There's not much you could do about it if you don't know how to debug Windows applications (and I don't know, either) - but if there's only _one_ plugin always involved, it's most likely that one... If that's the case, file a bug report with the plugin developers.


<font size=-1>[ This Message was edited by: wsippel on 2005-01-16 21:15 ]</font>

Posted: Mon Jan 17, 2005 5:12 am
by valis
Len, single cpu but athlon or p4? And if p4 is HT on? I'm assuming no but just wanting some clarification because I've mentioned this to Orbitone before.

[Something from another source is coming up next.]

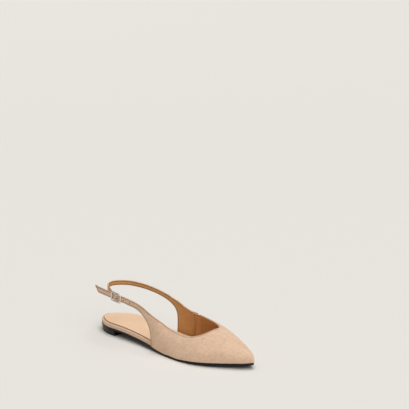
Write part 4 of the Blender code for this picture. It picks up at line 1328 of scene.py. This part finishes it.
@dataclass
class Buckle:
    """The frame, its centre bar and the prong, in the buckle's own axes."""

    upper: Upper
    side_clearance: float = 0.0003
    corner: float = 0.0022
    prong: float = 0.0006
    prong_taper: tuple[float, float] = (0.85, 0.45)
    lift: float = math.radians(62)
    ring_gap: float = math.radians(40)
    sides: int = 24
    prong_sides: int = 16

    @property
    def half_length(self) -> float:
        """Half the pitch of the end bars."""
        return self.upper.buckle_pitch / 2

    @property
    def half_height(self) -> float:
        """Half the pitch of the long bars."""
        return self.upper.strap_width / 2 + self.side_clearance + self.upper.bar

    def build(self, shop: Workshop, palette: Palette) -> None:
        """Build the frame with its bar, and the prong."""
        wire = bmesh.new()
        ring = self.rounded()
        sweep(wire, ring, [self.upper.bar] * len(ring), self.sides, closed=True)
        bar = self.bar_line()
        sweep(wire, bar, [self.upper.centre_bar] * len(bar), self.sides)
        pin = bmesh.new()
        sweep(pin, *self.prong_line(), self.prong_sides)
        for name, bm, node in (("buckle_wire", wire, "buckle_frame"), ("buckle_pin", pin, "buckle_prong")):
            bmesh.ops.transform(bm, matrix=self.upper.buckle_place, verts=bm.verts)
            shop.piece(name, bm, "buckle_metal", [palette["buckle_metal"]], node)

    def bar_line(self) -> list[Vector]:
        """Give the centre bar's middle line, which bows inwards between the long bars."""
        bar = self.upper.bar
        inner = self.half_height - (bar - self.upper.centre_bar)
        turns = np.linspace(0.0, math.pi / 2, 6)
        upper_end = [Vector((0.0, bar - bar * math.cos(turn), inner - bar + bar * math.sin(turn)))
                     for turn in turns]
        upper_end.append(Vector((0.0, self.upper.end_bar_out, inner)))
        return [Vector((point.x, point.y, -point.z)) for point in reversed(upper_end)] + upper_end

    def rounded(self) -> list[Vector]:
        """Give the frame's middle line, with round corners."""
        out = self.upper.end_bar_out
        points = []
        length = self.half_length - self.corner
        height = self.half_height - self.corner
        for quarter, (x, z) in enumerate(((1, 1), (-1, 1), (-1, -1), (1, -1))):
            for turn in np.linspace(0.0, math.pi / 2, 9) + quarter * math.pi / 2:
                points.append(Vector((x * length + self.corner * math.cos(turn), out,
                                      z * height + self.corner * math.sin(turn))))
        return points

    def prong_line(self) -> tuple[list[Vector], list[float]]:
        """Give the prong's middle line and its radius at each point."""
        ring = self.upper.centre_bar + self.upper.loop_clearance + self.prong
        tip_out = self.upper.end_bar_out + self.upper.bar + self.upper.last.gap + self.prong
        points = []
        for share in np.linspace(1.0, 0.0, 33):
            turn = self.lift + (2 * math.pi - self.ring_gap) * share
            points.append(Vector((ring * math.cos(turn), ring * math.sin(turn), 0.0)))
        knee = Vector((self.half_length - self.upper.bar, tip_out, 0.0))
        tip = Vector((self.half_length + self.upper.bar, tip_out, 0.0))
        points += [points[-1].lerp(knee, share) for share in (0.25, 0.5, 0.75)] + [knee]
        points += [knee.lerp(tip, share) for share in (0.4, 0.8, 1.0)]
        tapered = [self.prong * share for share in self.prong_taper]
        return points, [self.prong] * (len(points) - len(tapered)) + tapered


Inputs = dict[int | str, object]
Sockets = dict[str, tuple[str, object]]


class Tree:
    """Adds and joins the nodes of one material or group."""

    def __init__(self, tree: bpy.types.NodeTree) -> None:
        """Keep the tree."""
        self.tree = tree

    def add(self, kind: str, inputs: Inputs | None = None, **settings: object) -> bpy.types.Node:
        """Add a node.

        Args:
            kind: the node's type.
            inputs: values or other nodes' outputs, by socket.
            settings: the node's own properties.

        Returns:
            The node.
        """
        node = self.tree.nodes.new(kind)
        for name, value in settings.items():
            setattr(node, name, value)
        self.fill(node, inputs or {})
        return node

    def fill(self, node: bpy.types.Node, inputs: Inputs) -> None:
        """Set a node's inputs to values or to other nodes' outputs."""
        for socket, value in inputs.items():
            if isinstance(value, bpy.types.NodeSocket):
                self.tree.links.new(value, node.inputs[socket])
            else:
                node.inputs[socket].default_value = value

    def math(self, operation: str, first: object, second: object = 0.0) -> bpy.types.NodeSocket:
        """Add a sum of two values and give its result."""
        return self.add("ShaderNodeMath", {0: first, 1: second}, operation=operation).outputs[0]

    def clamped(self, operation: str, first: object, second: object) -> bpy.types.NodeSocket:
        """Add a sum of two values, held between 0 and 1, and give its result."""
        node = self.add("ShaderNodeMath", {0: first, 1: second}, operation=operation, use_clamp=True)
        return node.outputs[0]

    def mix(self, factor: object, first: object, second: object) -> bpy.types.NodeSocket:
        """Mix two colours and give the result."""
        return self.add("ShaderNodeMix", {0: factor, 6: first, 7: second}, data_type="RGBA").outputs[2]

    def noise(self, scale: object, detail: float, stretch: Place = (1.0, 1.0, 1.0)) -> bpy.types.NodeSocket:
        """Add a noise on the piece's own coordinates and give its value."""
        place = self.add("ShaderNodeTexCoord").outputs["Object"]
        place = self.add("ShaderNodeMapping", {"Vector": place, "Scale": stretch}).outputs[0]
        inputs = {"Vector": place, "Scale": scale, "Detail": detail}
        return self.add("ShaderNodeTexNoise", inputs).outputs[0]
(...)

Posted: Mon Jan 17, 2005 7:37 am
by Gordon Gekko

Posted: Mon Jan 17, 2005 7:57 am
by mr swim
@legros

Interesting ! I have noticed such spikes. Not sure I like the work around very much either. Guess I'll just keep do what I'm doing - keeping cubase use to the minimum and doing much in Scope ...

Posted: Mon Jan 17, 2005 8:05 am
by Gordon Gekko
I remember testing that workaround and it didn't make any difference... the solution for me was to simply ban those plugins from my system. I don't really use other stuff than creamware's anymore :smile:

Posted: Mon Jan 17, 2005 9:03 am
by astroman
Vorb is a DSP plugin, processed entirely inside SFP - it doesn't even exist for the CPU...

cheers, Tom

Posted: Mon Jan 17, 2005 9:12 am
by Gordon Gekko
fair enough but he's using other stuff as well

Posted: Mon Jan 17, 2005 11:26 am
by Liquid Len
Thanks for the article, Legros. A lot of us have noticed these spikes before and wondered WTF. But my problem is with plugins for the Creamware platform. The system crashes are not reproducible - difficult to pin it on anything in particular, but I just seem to notice more instability when using some plugins.

Valis - it's a P4, to be honest, I don't know what HT is, how do I tell if it's on / enabled / present?

Posted: Mon Jan 17, 2005 12:36 pm
by valis
Look in your BIOS or bring up TaskManager and see if you have 2 cpu windows going under the 'performance' tab.

Posted: Mon Jan 17, 2005 2:10 pm
by Liquid Len
Checked that, there's only one CPU under the performance tab.